Records with modeling code
····················

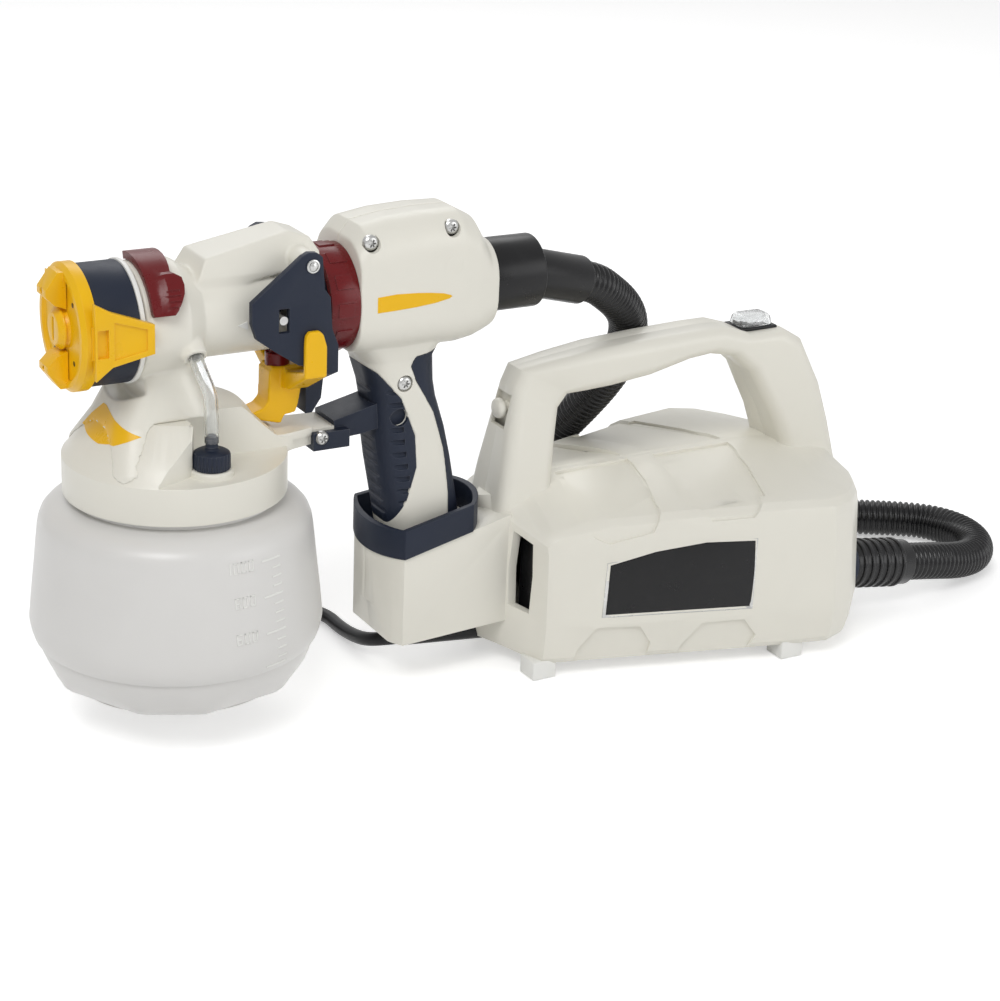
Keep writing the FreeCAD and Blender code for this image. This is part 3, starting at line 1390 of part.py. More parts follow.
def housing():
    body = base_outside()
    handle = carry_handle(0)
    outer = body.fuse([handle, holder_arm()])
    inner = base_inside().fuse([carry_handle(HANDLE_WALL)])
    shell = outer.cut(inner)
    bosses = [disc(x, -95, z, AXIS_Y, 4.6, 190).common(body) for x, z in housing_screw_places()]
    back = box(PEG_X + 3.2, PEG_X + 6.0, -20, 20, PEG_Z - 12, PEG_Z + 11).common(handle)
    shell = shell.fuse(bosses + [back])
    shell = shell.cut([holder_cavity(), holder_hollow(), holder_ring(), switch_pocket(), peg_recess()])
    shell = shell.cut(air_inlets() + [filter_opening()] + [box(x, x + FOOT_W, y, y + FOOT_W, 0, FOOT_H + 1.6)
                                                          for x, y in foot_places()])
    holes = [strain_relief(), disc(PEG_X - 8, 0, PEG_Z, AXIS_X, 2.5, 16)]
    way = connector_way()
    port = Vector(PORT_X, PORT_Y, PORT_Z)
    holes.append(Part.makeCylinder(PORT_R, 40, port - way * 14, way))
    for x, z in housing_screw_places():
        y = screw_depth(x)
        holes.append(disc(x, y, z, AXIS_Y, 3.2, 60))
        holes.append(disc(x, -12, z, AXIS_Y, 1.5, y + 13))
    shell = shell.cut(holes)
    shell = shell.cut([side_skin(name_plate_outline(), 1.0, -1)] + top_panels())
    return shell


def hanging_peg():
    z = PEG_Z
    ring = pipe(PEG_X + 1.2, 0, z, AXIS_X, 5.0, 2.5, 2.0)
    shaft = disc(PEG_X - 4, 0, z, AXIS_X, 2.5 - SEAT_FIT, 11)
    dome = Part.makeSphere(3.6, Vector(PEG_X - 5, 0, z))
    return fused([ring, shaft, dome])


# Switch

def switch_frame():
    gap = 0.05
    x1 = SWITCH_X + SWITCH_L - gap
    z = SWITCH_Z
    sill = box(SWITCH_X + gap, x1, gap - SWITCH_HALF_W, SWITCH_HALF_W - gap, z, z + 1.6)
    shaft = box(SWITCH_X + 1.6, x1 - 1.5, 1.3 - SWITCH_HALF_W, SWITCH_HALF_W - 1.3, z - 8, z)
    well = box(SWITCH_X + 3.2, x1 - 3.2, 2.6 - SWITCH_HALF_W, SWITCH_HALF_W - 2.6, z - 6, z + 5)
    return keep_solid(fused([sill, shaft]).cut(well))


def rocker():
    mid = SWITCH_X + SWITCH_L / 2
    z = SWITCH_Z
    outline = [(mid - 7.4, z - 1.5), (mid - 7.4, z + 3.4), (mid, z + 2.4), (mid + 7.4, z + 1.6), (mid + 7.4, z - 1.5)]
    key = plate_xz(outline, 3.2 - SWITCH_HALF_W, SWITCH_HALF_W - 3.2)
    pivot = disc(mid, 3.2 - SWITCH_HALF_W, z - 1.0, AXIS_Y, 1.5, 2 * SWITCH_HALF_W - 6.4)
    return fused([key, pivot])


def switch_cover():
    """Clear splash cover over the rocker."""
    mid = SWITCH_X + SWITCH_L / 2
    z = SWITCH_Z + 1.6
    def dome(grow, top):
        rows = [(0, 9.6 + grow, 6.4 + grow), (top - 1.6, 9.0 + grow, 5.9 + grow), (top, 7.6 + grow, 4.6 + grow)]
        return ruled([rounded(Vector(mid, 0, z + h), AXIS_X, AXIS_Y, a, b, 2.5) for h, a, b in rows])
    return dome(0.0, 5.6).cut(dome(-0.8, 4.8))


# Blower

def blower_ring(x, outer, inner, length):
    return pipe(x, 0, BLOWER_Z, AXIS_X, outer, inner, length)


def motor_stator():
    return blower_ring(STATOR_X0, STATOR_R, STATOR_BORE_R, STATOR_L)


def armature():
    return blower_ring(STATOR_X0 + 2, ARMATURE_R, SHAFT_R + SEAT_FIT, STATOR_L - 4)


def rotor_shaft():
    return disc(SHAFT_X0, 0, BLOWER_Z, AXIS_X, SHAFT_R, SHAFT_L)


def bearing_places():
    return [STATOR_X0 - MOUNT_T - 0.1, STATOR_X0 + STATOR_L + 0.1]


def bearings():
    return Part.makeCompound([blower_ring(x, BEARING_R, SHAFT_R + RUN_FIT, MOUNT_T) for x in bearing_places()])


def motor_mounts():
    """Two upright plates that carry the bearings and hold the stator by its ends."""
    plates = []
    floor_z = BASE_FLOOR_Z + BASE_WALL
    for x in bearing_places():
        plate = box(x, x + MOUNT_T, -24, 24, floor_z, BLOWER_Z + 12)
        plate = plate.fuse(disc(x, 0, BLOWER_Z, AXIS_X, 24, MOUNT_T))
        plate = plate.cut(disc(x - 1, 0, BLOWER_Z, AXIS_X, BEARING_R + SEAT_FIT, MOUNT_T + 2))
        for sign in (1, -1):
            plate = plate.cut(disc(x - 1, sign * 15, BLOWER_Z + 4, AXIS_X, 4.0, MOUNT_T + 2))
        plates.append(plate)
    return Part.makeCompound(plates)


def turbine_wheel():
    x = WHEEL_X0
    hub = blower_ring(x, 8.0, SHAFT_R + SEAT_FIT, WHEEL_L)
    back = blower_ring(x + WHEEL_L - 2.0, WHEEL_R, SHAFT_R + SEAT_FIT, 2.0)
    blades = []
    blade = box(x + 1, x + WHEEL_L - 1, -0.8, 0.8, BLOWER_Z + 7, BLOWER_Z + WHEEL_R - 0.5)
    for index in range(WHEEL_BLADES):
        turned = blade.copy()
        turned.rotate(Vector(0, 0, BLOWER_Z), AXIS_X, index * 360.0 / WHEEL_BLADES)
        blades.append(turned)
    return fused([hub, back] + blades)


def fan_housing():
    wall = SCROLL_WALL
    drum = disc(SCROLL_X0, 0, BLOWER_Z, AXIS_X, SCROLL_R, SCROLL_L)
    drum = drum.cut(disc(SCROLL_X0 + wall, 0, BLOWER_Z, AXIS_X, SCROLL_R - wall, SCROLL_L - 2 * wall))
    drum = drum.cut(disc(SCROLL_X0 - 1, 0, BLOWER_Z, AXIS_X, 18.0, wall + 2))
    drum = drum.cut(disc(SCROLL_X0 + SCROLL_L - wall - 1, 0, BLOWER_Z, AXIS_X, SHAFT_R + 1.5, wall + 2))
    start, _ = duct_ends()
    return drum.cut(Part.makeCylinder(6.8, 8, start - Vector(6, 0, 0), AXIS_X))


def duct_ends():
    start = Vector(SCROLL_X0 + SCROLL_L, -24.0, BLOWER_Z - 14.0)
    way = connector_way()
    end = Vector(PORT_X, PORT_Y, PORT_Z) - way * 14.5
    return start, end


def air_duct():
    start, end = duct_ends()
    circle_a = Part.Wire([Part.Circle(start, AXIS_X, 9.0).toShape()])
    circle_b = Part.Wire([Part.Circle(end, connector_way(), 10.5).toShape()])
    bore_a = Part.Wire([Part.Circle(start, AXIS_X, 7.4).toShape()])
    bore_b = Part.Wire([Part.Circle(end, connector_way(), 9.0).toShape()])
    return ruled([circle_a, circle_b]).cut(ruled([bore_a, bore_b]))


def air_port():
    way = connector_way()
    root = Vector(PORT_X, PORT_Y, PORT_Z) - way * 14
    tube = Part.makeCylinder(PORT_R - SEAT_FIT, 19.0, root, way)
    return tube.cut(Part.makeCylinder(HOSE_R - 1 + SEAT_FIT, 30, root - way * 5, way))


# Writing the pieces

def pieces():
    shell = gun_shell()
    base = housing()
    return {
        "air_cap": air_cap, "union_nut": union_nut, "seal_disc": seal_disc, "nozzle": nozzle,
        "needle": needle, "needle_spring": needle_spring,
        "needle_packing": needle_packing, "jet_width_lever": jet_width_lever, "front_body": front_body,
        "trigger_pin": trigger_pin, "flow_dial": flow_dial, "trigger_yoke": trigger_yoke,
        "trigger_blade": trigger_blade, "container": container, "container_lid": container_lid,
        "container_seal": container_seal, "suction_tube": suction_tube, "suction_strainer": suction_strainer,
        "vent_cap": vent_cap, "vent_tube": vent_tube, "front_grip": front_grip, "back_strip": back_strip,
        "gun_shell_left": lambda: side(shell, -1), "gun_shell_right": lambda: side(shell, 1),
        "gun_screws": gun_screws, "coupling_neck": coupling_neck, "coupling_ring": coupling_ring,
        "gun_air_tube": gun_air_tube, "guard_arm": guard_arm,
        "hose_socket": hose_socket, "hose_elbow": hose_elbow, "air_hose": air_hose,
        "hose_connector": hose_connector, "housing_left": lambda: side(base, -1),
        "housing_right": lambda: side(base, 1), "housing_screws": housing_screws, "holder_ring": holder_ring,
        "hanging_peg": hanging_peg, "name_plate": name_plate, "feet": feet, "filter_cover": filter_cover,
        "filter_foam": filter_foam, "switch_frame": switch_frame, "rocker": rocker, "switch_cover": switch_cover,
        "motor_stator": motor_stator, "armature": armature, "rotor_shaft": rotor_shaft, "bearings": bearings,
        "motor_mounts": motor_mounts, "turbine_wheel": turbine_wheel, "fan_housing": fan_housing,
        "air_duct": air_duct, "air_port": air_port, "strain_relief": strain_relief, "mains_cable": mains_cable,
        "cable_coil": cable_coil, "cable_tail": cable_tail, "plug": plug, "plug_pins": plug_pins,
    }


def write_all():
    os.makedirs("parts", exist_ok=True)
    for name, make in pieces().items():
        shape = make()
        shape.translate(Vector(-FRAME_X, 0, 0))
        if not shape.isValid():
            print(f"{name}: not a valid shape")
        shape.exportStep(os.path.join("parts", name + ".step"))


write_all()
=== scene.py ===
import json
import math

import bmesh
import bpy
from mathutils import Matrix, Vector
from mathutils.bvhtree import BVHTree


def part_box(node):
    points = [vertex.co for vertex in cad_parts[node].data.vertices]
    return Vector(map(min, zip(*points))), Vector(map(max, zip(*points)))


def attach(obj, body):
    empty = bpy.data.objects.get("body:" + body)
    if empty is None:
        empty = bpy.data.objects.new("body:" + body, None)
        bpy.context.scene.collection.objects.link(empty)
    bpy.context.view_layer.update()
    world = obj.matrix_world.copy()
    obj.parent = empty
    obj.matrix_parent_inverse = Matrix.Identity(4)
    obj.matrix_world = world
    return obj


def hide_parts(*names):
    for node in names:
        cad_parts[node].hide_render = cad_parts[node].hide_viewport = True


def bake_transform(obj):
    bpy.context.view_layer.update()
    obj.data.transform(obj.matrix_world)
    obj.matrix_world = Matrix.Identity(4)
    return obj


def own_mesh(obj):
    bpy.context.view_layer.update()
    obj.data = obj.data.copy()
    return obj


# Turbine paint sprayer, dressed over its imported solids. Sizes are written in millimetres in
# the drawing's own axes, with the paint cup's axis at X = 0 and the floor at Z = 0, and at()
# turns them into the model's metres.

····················

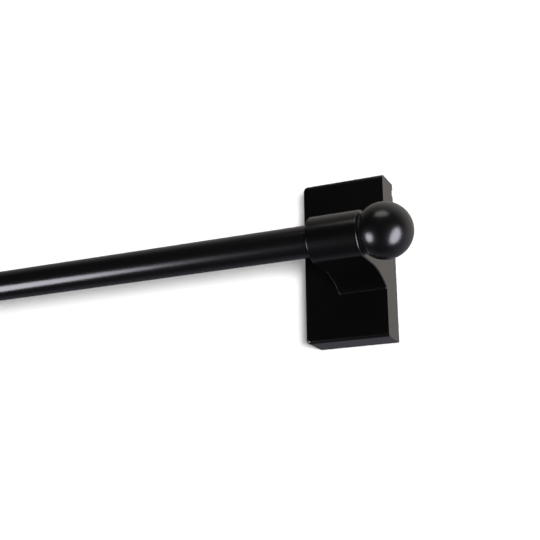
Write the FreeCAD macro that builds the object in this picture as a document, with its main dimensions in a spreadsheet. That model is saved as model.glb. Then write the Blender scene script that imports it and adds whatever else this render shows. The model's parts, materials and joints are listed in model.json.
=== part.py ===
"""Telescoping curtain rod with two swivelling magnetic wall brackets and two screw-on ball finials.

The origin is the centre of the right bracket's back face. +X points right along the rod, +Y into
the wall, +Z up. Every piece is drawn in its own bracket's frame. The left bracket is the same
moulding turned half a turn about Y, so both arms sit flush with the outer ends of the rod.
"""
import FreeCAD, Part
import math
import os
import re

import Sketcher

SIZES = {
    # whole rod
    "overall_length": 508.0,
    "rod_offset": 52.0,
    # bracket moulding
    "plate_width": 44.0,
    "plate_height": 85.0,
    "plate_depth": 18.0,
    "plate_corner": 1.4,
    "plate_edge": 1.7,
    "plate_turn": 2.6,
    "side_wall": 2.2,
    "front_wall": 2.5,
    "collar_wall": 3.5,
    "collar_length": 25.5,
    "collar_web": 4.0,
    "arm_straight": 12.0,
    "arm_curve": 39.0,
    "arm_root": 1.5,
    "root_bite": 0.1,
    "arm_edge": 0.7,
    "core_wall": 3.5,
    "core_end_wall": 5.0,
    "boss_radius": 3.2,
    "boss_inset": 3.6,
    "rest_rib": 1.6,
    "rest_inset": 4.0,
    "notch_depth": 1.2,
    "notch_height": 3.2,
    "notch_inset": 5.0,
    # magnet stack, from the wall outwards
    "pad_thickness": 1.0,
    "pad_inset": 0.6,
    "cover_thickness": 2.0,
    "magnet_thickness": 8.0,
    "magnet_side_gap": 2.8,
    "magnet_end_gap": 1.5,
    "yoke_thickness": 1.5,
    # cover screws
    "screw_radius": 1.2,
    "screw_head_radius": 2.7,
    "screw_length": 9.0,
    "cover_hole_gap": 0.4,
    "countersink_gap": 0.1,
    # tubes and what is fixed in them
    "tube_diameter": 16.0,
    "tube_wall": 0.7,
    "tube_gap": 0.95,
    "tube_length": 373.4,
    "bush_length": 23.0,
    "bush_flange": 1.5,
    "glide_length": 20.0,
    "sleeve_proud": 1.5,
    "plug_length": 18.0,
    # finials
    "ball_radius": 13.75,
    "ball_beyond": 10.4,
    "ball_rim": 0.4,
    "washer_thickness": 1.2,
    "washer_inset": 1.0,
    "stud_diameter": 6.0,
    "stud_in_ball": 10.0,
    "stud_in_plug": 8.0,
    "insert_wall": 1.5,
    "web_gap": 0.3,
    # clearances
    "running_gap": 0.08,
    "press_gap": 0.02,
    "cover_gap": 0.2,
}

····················

From the listing above, pick out every line containing "this".

(Task response)
Keep writing the FreeCAD and Blender code for this image. This is part 3, starting at line 1390 of part.py. More parts follow.
Write the FreeCAD macro that builds the object in this picture as a document, with its main dimensions in a spreadsheet. That model is saved as model.glb. Then write the Blender scene script that imports it and adds whatever else this render shows. The model's parts, materials and joints are listed in model.json.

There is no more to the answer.